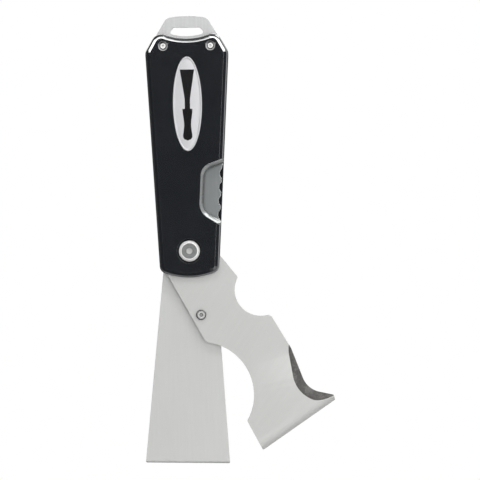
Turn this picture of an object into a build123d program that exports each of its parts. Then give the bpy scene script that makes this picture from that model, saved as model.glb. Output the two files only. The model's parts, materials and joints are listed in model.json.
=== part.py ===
from build123d import *
from math import atan, degrees
import os

# Folding painter's tool: two blades turn on one pivot between black handle
# covers. All sizes are in millimetres. Outlines are drawn as seen from the
# front, with the pivot at their origin: x to the right, height upwards.
# The layers are then stacked along Y, from the front cover (-Y) to the rear.

# handle outline, measured from the pivot
handle_waist = 36.8            # width at the pivot's height
handle_width = 50.0            # width at the shoulders
shoulder_height = 119.6
crest_height = 132.1           # where shoulder line and top wave would meet
crest_half = 17.9
dip_height = 127.7             # middle of the top wave
bottom_corner_drop = 11.9
bottom_drop = 15.9             # lowest point of the curved bottom end
shoulder_round = 7.0
crest_round = 6.1
bottom_round = 4.5
liner_inset = 0.6              # plates stop short of the covers' outline

# hang loop on top of the centre plate
loop_foot_half = 19.2
loop_foot_height = 128.9
loop_top_half = 12.3
loop_corner_height = 140.4
loop_top_height = 141.6
loop_round = 4.2
slot_top_height = 134.7
slot_top_half = 7.9
slot_side_height = 131.3
slot_side_half = 10.9
slot_bottom_height = 129.5
slot_round = 1.4

# layers
cover_thick = 4.0
liner_thick = 1.2
plate_thick = 1.5              # centre plate
lock_layer = 1.7
painter_thick = 2.4
putty_thick = 1.0
washer_thick = 0.23
side_play = 0.02               # between a blade and each washer
bevel_width = 2.8              # sloped band around the covers' outer faces
bevel_depth = 1.28
edge_round = 2.4               # between the sloped band and the side walls

# pivot
barrel_radius = 4.0
blade_running_gap = 0.05
hole_gap = 0.05                # fixed plates around the barrel
shank_radius = 2.5
shank_length = 10.0
pivot_head_radius = 6.3
pivot_head_thick = 2.4
pivot_head_bevel = 1.5
pivot_flat_radius = 4.65
pivot_flat_depth = 0.25
pivot_recess_radius = 7.5
pivot_recess_depth = 2.6
pivot_hex = 3.5                # across flats
pivot_hex_depth = 1.6
washer_radius = 7.6

# cover screws
screw_x = 14.2
screw_above_shoulder = 3.4
screw_head_radius = 1.9
screw_head_thick = 1.3
screw_head_round = 0.5
screw_recess_radius = 2.9
screw_recess_depth = 1.6
screw_shank_radius = 1.2
screw_hex = 1.5
screw_hex_depth = 0.8

# spine strip that keeps the two blade channels open
spine_width = 3.3              # measured in from the covers' outline
spine_foot = 2.9               # below the pivot, where the blades' shoulders stop
toe_top = 1.5
toe_gap = 0.6                  # from the tangs' rims
stop_gap = 0.3
spine_rivet_radius = 1.0
spine_rivet_inset = 2.25
spine_rivet_low = 14.0
spine_rivet_high_margin = 9.6

# thumb window and the relief behind it, both open to the right
window_reach = 13.6
window_low = 22.9
window_high = 50.5
window_low_slope = 0.62
window_high_slope = 0.36
window_low_round = 10.0
window_high_round = 8.0
bezel_gap = 0.05
bezel_lip = 0.35               # width of the bezel at the covers' surface
bezel_base = 2.1               # width of the bezel at the foot of its slope
bezel_slope_depth = 2.0        # its inner side is steep below this
bezel_foot = 2.6               # width of the bezel at the liner
relief_reach = 5.4
relief_low = 19.5
relief_high = 49.5
relief_round = 4.0

# lock leaf, a flat spring with a joggled foot
leaf_thick = 1.2
leaf_left = 3.5
leaf_tip_height = 8.4
leaf_tip_right = 13.0
leaf_edge_inset = 0.9          # scalloped edge, in from the covers' outline
leaf_edge_low = 16.5
leaf_edge_high = 57.0
leaf_neck_right = 17.5
leaf_foot_top = 86.0
leaf_bend_low = 71.0
leaf_bend_high = 75.0
leaf_tang_gap = 0.05
leaf_slot_gap = 0.4            # lock liner around the leaf
scallop_radius = 4.0
scallop_depth = 1.35
scallop_first = 21.6
scallop_pitch = 8.3
scallop_count = 4
scallop_round = 1.0
leaf_rivet_radius = 1.25
leaf_rivet_gap = 0.12
leaf_rivet_height = 81.0
leaf_rivet_spacing = 7.0

# badge on the front cover
badge_width = 17.5
badge_length = 56.6
badge_height = 88.2
badge_thick = 1.0
badge_recess = 0.6
badge_gap = 0.1
badge_rim = 1.1
badge_dish = 0.3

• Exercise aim
Word for word, quote the lines of the material from the first line through the line with "liner_inset = 0.6", both ends included.

• Exercise answer
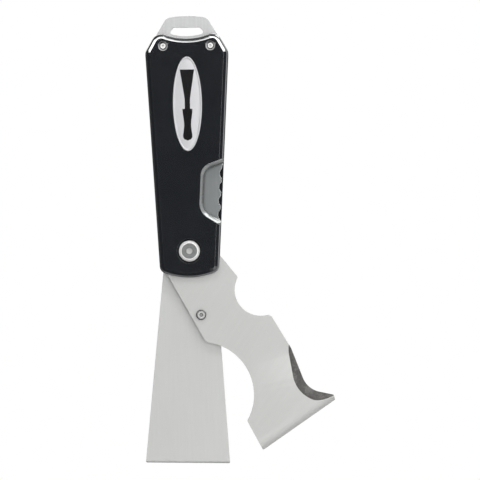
Turn this picture of an object into a build123d program that exports each of its parts. Then give the bpy scene script that makes this picture from that model, saved as model.glb. Output the two files only. The model's parts, materials and joints are listed in model.json.
=== part.py ===
from build123d import *
from math import atan, degrees
import os

# Folding painter's tool: two blades turn on one pivot between black handle
# covers. All sizes are in millimetres. Outlines are drawn as seen from the
# front, with the pivot at their origin: x to the right, height upwards.
# The layers are then stacked along Y, from the front cover (-Y) to the rear.

# handle outline, measured from the pivot
handle_waist = 36.8            # width at the pivot's height
handle_width = 50.0            # width at the shoulders
shoulder_height = 119.6
crest_height = 132.1           # where shoulder line and top wave would meet
crest_half = 17.9
dip_height = 127.7             # middle of the top wave
bottom_corner_drop = 11.9
bottom_drop = 15.9             # lowest point of the curved bottom end
shoulder_round = 7.0
crest_round = 6.1
bottom_round = 4.5
liner_inset = 0.6              # plates stop short of the covers' outline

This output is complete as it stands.